Fork me on GitHub
#instaparse
<
2018-08-02
>
mlimotte18:08:30

Can I get some help with a (hopefully) a simple grammar? I haven’t done much with CFGs so I could be totally off base. I want to find variable expressions in a string. For example: hello, {{name}}. This is similar to the Mustache variety of interpolation, but I need to pre-parse it to do something slightly different. I can recognize the pattern above pretty easily. My problem is having it ignore single brackets. For example: hello, {{name}}. Please choose {Yes, No}. The last part is not a double bracket expression and should just be treated like the other uninteresting text.

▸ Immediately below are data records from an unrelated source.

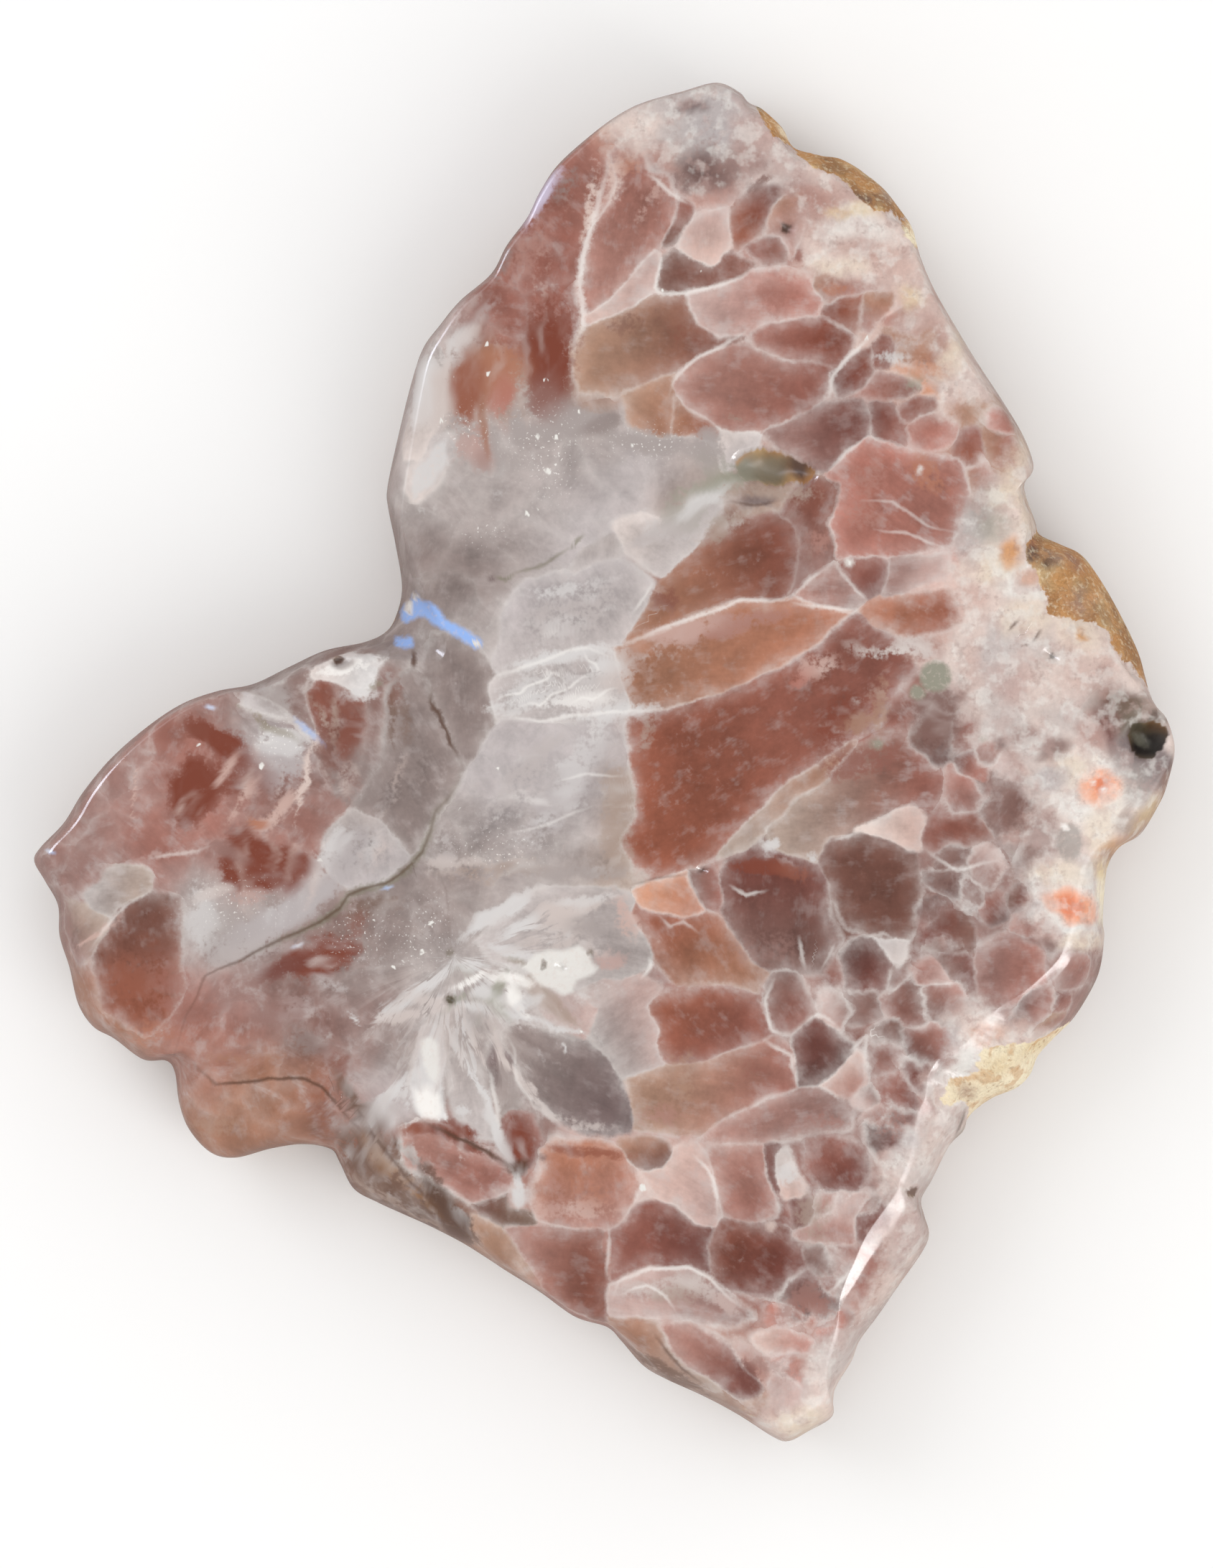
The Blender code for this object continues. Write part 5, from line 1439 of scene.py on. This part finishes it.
def patternNodes(tree, groups):
    # The tones that both materials share: crystals with their borders, veils and seams.
    place = fieldOf(tree, "place")
    grain = useGroup(tree, groups["grain"], {"Place": place})
    shade = fieldOf(tree, "shade")
    crystal = useGroup(tree, groups["crystals"], {
        "Shade": shade, **{name: grain[name] for name in ("Fine A", "Fine B", "Fine C")}})
    depth = scaled(tree, crystal["Depth"], *finish["shadeOfDepth"])
    tone = useGroup(tree, groups["clouded"], {
        "Place": place, **{name: crystal[name] for name in ("Tone", "Turn", "Cloud", "Halo")},
        "Shade": calc(tree, "ADD", split(tree, shade)[0], depth),
        "Fine": grain["Fine B"], "Middle": grain["Middle A"], "Other": grain["Middle B"]})[0]
    uneven = scaled(tree, grain["Middle C"], 1.9, -0.35)
    halo = calc(tree, "MULTIPLY", crystal["Halo"], uneven, clamp=True)
    tone = mixTone(tree, halo, tone, mixTone(tree, finish["haloPale"], tone, "snow"))

    # frosty and coloured veils, broken up by lace
    veil = toneOf(tree, "veil")
    rays = useGroup(tree, groups["rays"], {"Place": place})
    rayMask = split(tree, fieldOf(tree, "rims"))[2]
    lace = calc(tree, "ADD", scaled(tree, grain["Middle C"], 0.5), scaled(tree, grain["Fine B"], 0.5))
    lace = mixValue(tree, scaled(tree, rayMask, 0.9), lace, scaled(tree, rays["Lace"], *finish["rayLace"]))
    frost = calc(tree, "ADD", scaled(tree, veil["Alpha"], 1.15), scaled(tree, lace, *finish["lace"]))
    frost = calc(tree, "MULTIPLY", ease(tree, frost, *finish["frostEdge"]),
                 scaled(tree, veil["Alpha"], 1.1, 0.1), clamp=True)
    tone = mixTone(tree, frost, tone, veil["Color"])

    # borders, wisps and pale seams
    border = calc(tree, "MULTIPLY", crystal["Border"], scaled(tree, frost, -0.5, 1.0))
    border = calc(tree, "MULTIPLY", scaled(tree, border, finish["borderShare"]),
                  scaled(tree, grain["Fine A"], 1.0, 0.25))
    tone = mixTone(tree, border, tone, mixTone(tree, finish["borderPale"], tone, "snow"))
    rayShare = calc(tree, "MULTIPLY", rays["Wisps"], rayMask)
    tone = mixTone(tree, scaled(tree, rayShare, finish["rayShare"]), tone, "milky")
    for name in ("paleSeam0", "paleSeam1"):
        line = seamLine(tree, groups, name, grain["Fine C"])
        tone = mixTone(tree, scaled(tree, line, finish["seamShare"]), tone,
                       mixTone(tree, finish["seamPale"], tone, "snow"))
    return grain, tone, frost


def addShader(tree, tone, roughness, **values):
    inputs = {"Base Color": tone, "Roughness": roughness, "IOR": finish["refraction"], **values}
    shader = addNode(tree, "BsdfPrincipled", inputs)
    addNode(tree, "OutputMaterial", {"Surface": shader.outputs[0]})


def newMaterial(name):
    material = bpy.data.materials.new(name)
    material.use_nodes = True
    material.node_tree.nodes.clear()
    return material, material.node_tree


def polishedMaterial(groups):
    material, tree = newMaterial("amethyst polished")
    grain, tone, frost = patternNodes(tree, groups)
    marks, rims = split(tree, fieldOf(tree, "marks")), split(tree, fieldOf(tree, "rims"))

    # small bright grains inside the stone
    sand = noiseOf(tree, fieldOf(tree, "place"), 1 / 4, 1.0)[0]
    dots = calc(tree, "MULTIPLY", ease(tree, sand, *finish["sandGrain"]), marks[0])
    tone = mixTone(tree, scaled(tree, dots, 0.9), tone, "snow")
    tone = mixTone(tree, ease(tree, marks[1], *finish["fleckEdge"]), tone, "chalk")

    # rind, with a ragged inner border, white clumps and dark grains
    rind = toneOf(tree, "rind")
    ragged = calc(tree, "ADD", scaled(tree, grain["Middle B"], 0.7), scaled(tree, grain["Fine A"], 0.3, -0.5))
    rindShare = ease(tree, calc(tree, "ADD", rind["Alpha"], ragged), *finish["rindEdge"])
    dusk = calc(tree, "ADD", scaled(tree, grain["Middle A"], 0.6), scaled(tree, grain["Fine C"], 0.4))
    rindTone = laid(tree, rind["Color"], (grain["Middle C"], 0.46, 0.66, 0.4, "chalk"),
                    (grain["Middle B"], 0.5, 0.68, 0.35, "petal"), (dusk, 0.54, 0.7, 0.3, "mauve"))
    speckled = scaled(tree, grain["Fine B"], 0.24, 0.88)
    rindTone = addNode(tree, "VectorMath", {0: rindTone, "Scale": speckled}, operation="SCALE").outputs[0]
    tone = mixTone(tree, rindShare, tone, rindTone)

    # open pits, filled with dark tones that are partly painted shade
    crust = toneOf(tree, "crust")
    grit = calc(tree, "ADD", scaled(tree, grain["Fine C"], 0.6), scaled(tree, grain["Middle B"], 0.4))
    pitShare = ease(tree, calc(tree, "ADD", marks[2], scaled(tree, grit, 0.6, -0.3)), *finish["pitEdge"])
    tone = mixTone(tree, scaled(tree, pitShare, 0.92), tone, crust["Color"])

    # olive bands, dark cracks, painted blue reflections and round spots
    olive = seamLine(tree, groups, "oliveSeam", grain["Fine B"])
    tone = mixTone(tree, scaled(tree, olive, 0.8), tone, mixTone(tree, grain["Middle A"], "moss", "lichen"))
    crack = seamLine(tree, groups, "darkSeam", grain["Fine A"])
    tone = mixTone(tree, scaled(tree, crack, finish["crackShare"]), tone, "umber")
    # painted reflections: blue glints of light, broken up towards white by the grain
    glint = seamLine(tree, groups, "glint", grain["Fine C"])
    tone = mixTone(tree, glint, tone, mixTone(tree, grain["Middle B"], "glint", "snow"))
    spotted = toneOf(tree, "spot")
    edge = calc(tree, "ADD", rims[0], scaled(tree, grain["Fine B"], *finish["spotRagged"]))
    spotShare = calc(tree, "MULTIPLY", ease(tree, edge, *finish["spotEdge"]), spotted["Alpha"])
    spotTone = laid(tree, spotted["Color"], (grain["Fine A"], 0.5, 0.75, 0.25, "pearl"))
    tone = mixTone(tree, spotShare, tone, spotTone)

    # crust, and the natural skin low on the edge
    crustShare = calc(tree, "ADD", crust["Alpha"], scaled(tree, grit, 1.2, -0.6))
    crustShare = ease(tree, crustShare, *finish["crustEdge"])
    crustTone = laid(tree, crust["Color"], (grain["Fine A"], 0.5, 0.72, 0.35, "straw"),
                     (grit, 0.44, 0.32, 0.45, "limonite"), (grain["Middle C"], 0.5, 0.66, 0.5, "ochre"))
    tone = mixTone(tree, crustShare, tone, crustTone)
    skinShare = ease(tree, calc(tree, "ADD", rims[1], scaled(tree, grit, 0.8, -0.4)), *finish["skinEdge"])
    skinTone = mixTone(tree, ease(tree, grain["Middle A"], 0.3, 0.7), "taupe", "fawn")
    skinTone = laid(tree, skinTone, (grit, 0.5, 0.6, 0.4, "sand"))
    tone = mixTone(tree, scaled(tree, skinShare, 0.8), tone, skinTone)

    roughness = finish["roughness"]
    rough = scaled(tree, frost, roughness["frost"], roughness["stone"])
    matte = split(tree, fieldOf(tree, "matte"))[0]
    for name, share in (("rind", rindShare), ("matte", matte), ("pit", pitShare), ("crust", crustShare),
                        ("skin", skinShare)):
        rough = mixValue(tree, share, rough, roughness[name])
    lumps = calc(tree, "SUBTRACT", grit, scaled(tree, grain["Cells"], 0.5))
    relief = calc(tree, "MULTIPLY", calc(tree, "MAXIMUM", crust["Alpha"], rims[1]), lumps)
    relief = calc(tree, "SUBTRACT", relief, scaled(tree, crack, finish["crackDepth"]))
    normal = addNode(tree, "Bump", {"Height": relief, "Strength": 1.0, "Distance": finish["bump"]}).outputs[0]
    addShader(tree, tone, rough, Normal=normal)
    return material


def sawnMaterial(groups):
    material, tree = newMaterial("amethyst sawn")
    tone = patternNodes(tree, groups)[1]
    addShader(tree, mixTone(tree, finish["sawnPale"], tone, "shell"), finish["roughness"]["sawn"])
    return material


def buildGroups():
    nearer = nearerCrystalGroup()
    return {"grain": grainGroup(), "crystals": crystalGroup(nearer), "seam": seamGroup(),
            "clouded": cloudedGroup(), "rays": raysGroup()}


groups = buildGroups()
stone = bpy.data.objects.new("amethyst_slice_stone", makeSlab())
bpy.context.scene.collection.objects.link(stone)
stone.data.materials.append(polishedMaterial(groups))
stone.data.materials.append(sawnMaterial(groups))
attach(stone, "root")
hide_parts("amethyst_slice")
print("slab made:", len(stone.data.polygons), "faces")

studio = {
    "lens": 200,
    "frameHeight": 0.1438,
    "middle": (0.00026, -0.00197, 0.013),
    "sky": 0.86,
    "skyTone": (1.0, 0.995, 0.985, 1.0),
    # The polish mirrors a brighter band low down and a dim zenith, so that the face stays clear.
    "band": 0.22,
    "zenith": 0.04,
    "skyFade": (0.95, 0.6),
    # Azimuth and lift in degrees, distance, width, height, watts, tone, and whether only the polish shows it.
    "lights": [
        ("right", -45, 48, 0.9, 0.5, 0.7, 1.6, (1.0, 0.98, 0.96), False),
        ("left", 150, 45, 0.9, 0.6, 0.6, 1.6, (0.96, 0.98, 1.0), False),
        ("right edge", -32, 48, 0.9, 0.16, 0.8, 5.0, (1.0, 1.0, 1.0), True),
        ("left edge", 150, 40, 0.9, 0.16, 0.6, 4.0, (0.8, 0.85, 1.0), True),
    ],
    "sensor": 36,
    "floorHalf": 3.0,
    "floorHeight": -0.00001,
    "floorTone": (0.93, 0.93, 0.93, 1),
    "floorMirrored": (0.36, 0.29, 0.27, 1),  # what the polished edge shows of the floor
    "floorRoughness": 0.9,
}


def addLight(name, azimuth, lift, distance, width, height, power, tone, mirroredOnly):
    lamp = bpy.data.lights.new(name, "AREA")
    lamp.shape, lamp.size, lamp.size_y, lamp.energy = "RECTANGLE", width, height, power
    lamp.color = tone
    stand = bpy.data.objects.new(name, lamp)
    stand.visible_diffuse = not mirroredOnly
    a, b = np.radians(azimuth), np.radians(lift)
    toward = Vector((np.cos(a) * np.cos(b), np.sin(a) * np.cos(b), np.sin(b)))
    stand.location = toward * distance
    stand.rotation_euler = toward.to_track_quat("Z", "Y").to_euler()
    bpy.context.scene.collection.objects.link(stand)


def makeStudio():
    scene = bpy.context.scene
    scene.view_settings.view_transform = "Standard"
    world = bpy.data.worlds.new("studio")
    world.use_nodes = True
    tree = world.node_tree
    height = split(tree, addNode(tree, "TexCoord").outputs["Generated"])[2]
    band = scaled(tree, ease(tree, height, *studio["skyFade"]), studio["band"], studio["zenith"])
    mirrored = addNode(tree, "LightPath").outputs["Is Glossy Ray"]
    glow = mixValue(tree, mirrored, studio["sky"], band)
    tree.nodes["Background"].inputs["Color"].default_value = studio["skyTone"]
    tree.links.new(glow, tree.nodes["Background"].inputs["Strength"])
    scene.world = world
    for light in studio["lights"]:
        addLight(*light)
    floor = bpy.data.meshes.new("floor")
    half, low = studio["floorHalf"], studio["floorHeight"]
    floor.from_pydata([(-half, -half, low), (half, -half, low), (half, half, low), (-half, half, low)], [],
                      [(0, 1, 2, 3)])
    material, tree = newMaterial("pale floor")
    mirrored = addNode(tree, "LightPath").outputs["Is Glossy Ray"]
    addShader(tree, mixTone(tree, mirrored, studio["floorTone"], studio["floorMirrored"]),
              studio["floorRoughness"])
    floor.materials.append(material)
    table = bpy.data.objects.new("floor", floor)
    scene.collection.objects.link(table)
    table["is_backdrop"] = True
    lens = bpy.data.cameras.new("camera")
    lens.lens, lens.sensor_width, lens.sensor_fit = studio["lens"], studio["sensor"], "AUTO"
    camera = bpy.data.objects.new("camera", lens)
    distance = studio["frameHeight"] * studio["lens"] / studio["sensor"]
    camera.location = Vector(studio["middle"]) + Vector((0, 0, distance))
    scene.collection.objects.link(camera)
    scene.camera = camera
    print("studio made:", len(studio["lights"]), "lights")


makeStudio()
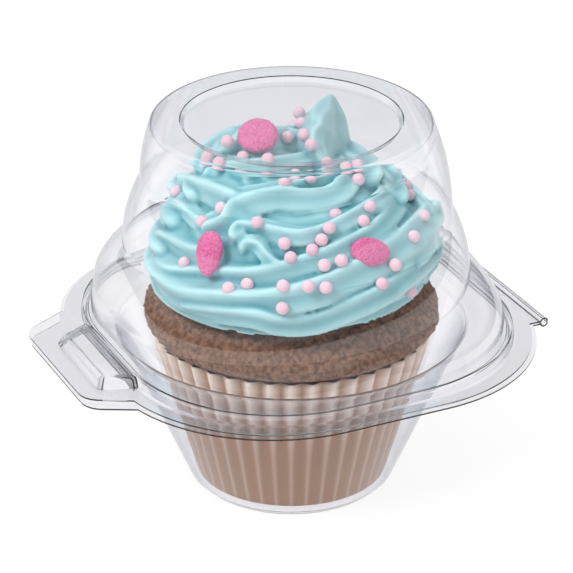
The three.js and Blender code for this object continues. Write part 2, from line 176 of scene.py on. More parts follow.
@dataclass(frozen=True)
class Finish:
    """Plain values of one surface finish; colours are sRGB bytes."""

    name: str
    colour: tuple[int, int, int]
    second: tuple[int, int, int]
    roughness: float
    subsurface: float = 0.0
    coat: float = 0.0
    grain_mm: float = 1.0
    bump: float = 0.0


# The second colours of the case and the frosting are also painted into their creases and hollows as painted
# shade
CASE = Finish("case_paper", (246, 230, 216), (150, 98, 56), 0.7, 0.0, 0.0, 0.4, 0.05)
SPONGE = Finish("sponge", (160, 120, 96), (76, 48, 36), 0.9, 0.05, 0.0, 1.3, 1.0)
ICING = Finish("frosting", (190, 236, 237), (36, 152, 164), 0.34, 0.12, 0.1, 6.0, 0.0)
SUGAR = Finish("candy", (255, 142, 192), (228, 78, 146), 0.75, 0.15, 0.0, 0.6, 0.9)
PEARL = Finish("pearl", (253, 208, 218), (246, 182, 200), 0.4, 0.3, 0.1, 1.0, 0.0)


@dataclass(frozen=True)
class Rope:
    """One piped rope of frosting: half width and the points that it passes."""

    name: str
    radius: float
    points: tuple[tuple[float, float, float], ...]


@dataclass(frozen=True)
class Candy:
    """One sugar candy: length, width, taper and the way that it faces."""

    node: str
    length: float
    width: float
    taper: float
    face: tuple[float, float]
    roll: float


CANDIES = (
    Candy("candy_disc", 10.4, 10.0, 0.0, (-35, 62), 0),
    Candy("candy_drop", 11.2, 7.6, 0.3, (-42, 24), -42),
    Candy("candy_oval", 10.6, 7.6, 0.15, (8, 32), 80),
)
CANDY_THICKNESS = 3.4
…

So, my grammar looks like this (I’ve tried a bunch of other variations, this is the closest I’ve come):

(def p 
  (insta/parser
    "<S> = (block | TXT)*
     block = <'{{'> TXT <'}}'>
     <TXT> = (OPEN | CLOSE | A | block)*
     <OPEN> = !'{' '{'
     <CLOSE> = !'}' '}'
     <A> = #'[^{}]*'"))

mlimotte18:08:03

A call (p "x{a}") yields:

=> Parse error at line 1, column 2:
x{a}
 ^
Expected one of:
"{{"
"}"
NOT "{"

mlimotte18:08:54

Seems like the x got picked up by <A>. I would have liked it to match !‘{’, so that the next char could match in <OPEN>

aengelberg18:08:07

try changing the OPEN and CLOSE rules to

<OPEN> = '{' !'{'
<CLOSE> = '}' !'}'

mlimotte18:08:38

That seems to work.

aengelberg18:08:10

The problem in the original grammar was that the negative lookahead was conflicting with the token itself. It was basically saying "If there isn't an open bracket, please parse an open bracket"

aengelberg18:08:26

Whereas what you really want is "Please parse an open bracket but only if there isn't another open bracket right after"

mlimotte18:08:53

hmm.. ok, i think that makes sense to me.

mlimotte18:08:06

Very cool. Thanks for the quick help!

mlimotte18:08:58

Here’s an edge case that still fails. But it’s a bit contrived, so if it’s not a trivial fix, I don’t need to worry about it. (p "{{y}")

aengelberg18:08:11

do you want that to parse as normal text?

mlimotte18:08:43

not a block

aengelberg18:08:38

maybe something like

<S> = TXT*
block = <'{{'> TXT <'}}'>
<TXT> = (block / A)*
<A> = #'[^{}]*' | '{' | '}'

aengelberg18:08:27

here I'm changing the A rule to match any text (including brackets and double brackets) but then using the ordered choice (`/`) to prefer parsing complete blocks when possible.

mlimotte18:08:41

oh.. that’s great. I had tried an approach like that previously, but didn’t know how to prefer one parse over another … that / operator is new to me.

mlimotte18:08:28

thanks for your help, again